We further examined reforming with simpler single phase TM-REOs using propane as a model hydrocarbon. Propane was chosen because it was facile for consideration in DFT studies.  DFT computations (using the p(2 x 2) unit cell expansion of sulfided M-doped CeO2 (1 1 1)) predicted that doping of CeO2 with these TMs reduces the energies of vacacy regeneration and CO desorption; these are the energetically difficult steps.

In experimental reaction studies, we examined the effects of varying amounts of water, CO2 and H2S on the propane reforming.  Results were:

•Low water concentation in feed - all TM-doped REOs ~ same
•High water concentration in feed -  Fe > Pd > Mn > others
•Typical industrial Ni-reforming catalyst ~ 25% as active (Ni2/Ca/Mg2/alumina).
•Feed effects for Mn/Ce4 (15 h averages, C3 conversion x GHSV):  10% water – 14000; 20% water – 12000; 20% water, 40 ppm H2S – 6500 (998 K); same, 923 K – 500; CO2 (no CO) – 17000.  

While Fe1/Ce3 was the most active simple TM-REO for C3 reforming, all of the doped CeO2 catalysts were more active than the typical Ni-based high temperature (which also accumulates 2.4 times more coke by TPO). The absence of a transition metal dopant leads to higher C2 (less CO + H2) yield. Note that it is possible to find a practical temperature where even these simpler materials are somewhat sulfur tolerant, showing that the doped REO oxysulfides can retain some reforming activity. All of the characterization studies of the used materials suggest that the TMs remain (mostly) doped in the REO phase, even after >100 h reaction. 

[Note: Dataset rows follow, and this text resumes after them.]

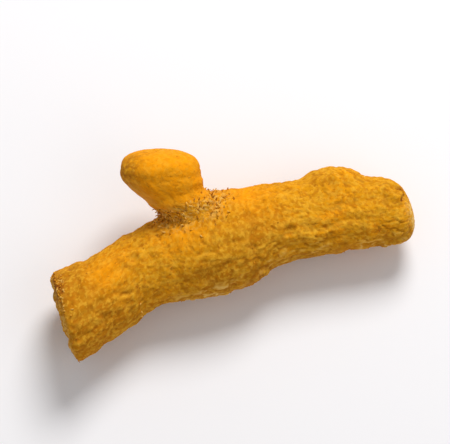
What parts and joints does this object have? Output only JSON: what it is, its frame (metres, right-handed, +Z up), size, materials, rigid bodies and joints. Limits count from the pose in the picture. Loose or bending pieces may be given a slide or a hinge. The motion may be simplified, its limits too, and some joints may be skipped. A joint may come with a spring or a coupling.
{
  "type": "turmeric root",
  "caption": "Dried turmeric finger, bent and wrinkled with node rings, a broken end, a blunt tip and a short side finger, lying on a small flat of its underside.",
  "frame": {"origin": "middle of the root's footprint, on the surface that it lies on", "axes": "+X along the root from its broken end to its blunt tip, +Y towards the side finger, +Z up"},
  "size_m": [0.0627, 0.0302, 0.0215],
  "materials": {
    "turmeric_skin": "matte, powdery dried skin"
  },
  "bodies": {
    "root": {"turmeric_root": "turmeric_skin"}
  },
  "joints": []
}
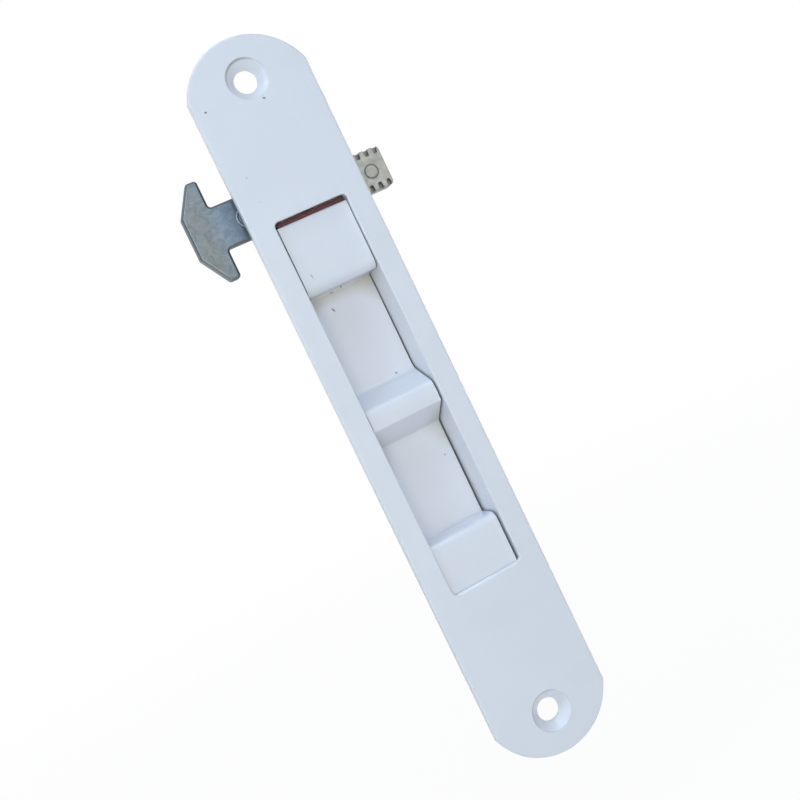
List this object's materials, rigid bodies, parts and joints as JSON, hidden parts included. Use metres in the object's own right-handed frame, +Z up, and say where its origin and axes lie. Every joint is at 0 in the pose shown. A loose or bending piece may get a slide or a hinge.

It is therefore possible to design a syngas cleanup system operating solely at temperatures between the gasifier and the high temperature water-gas shift reactor. This could greatly improve heat integration (and so, operating costs) of syngas cleanup processes.  For a typical syngas process (e.g., to ethanol), the gasifier effluent cleanup costs represent at least 60% of the total costs, including the collection and transport of the biomass source.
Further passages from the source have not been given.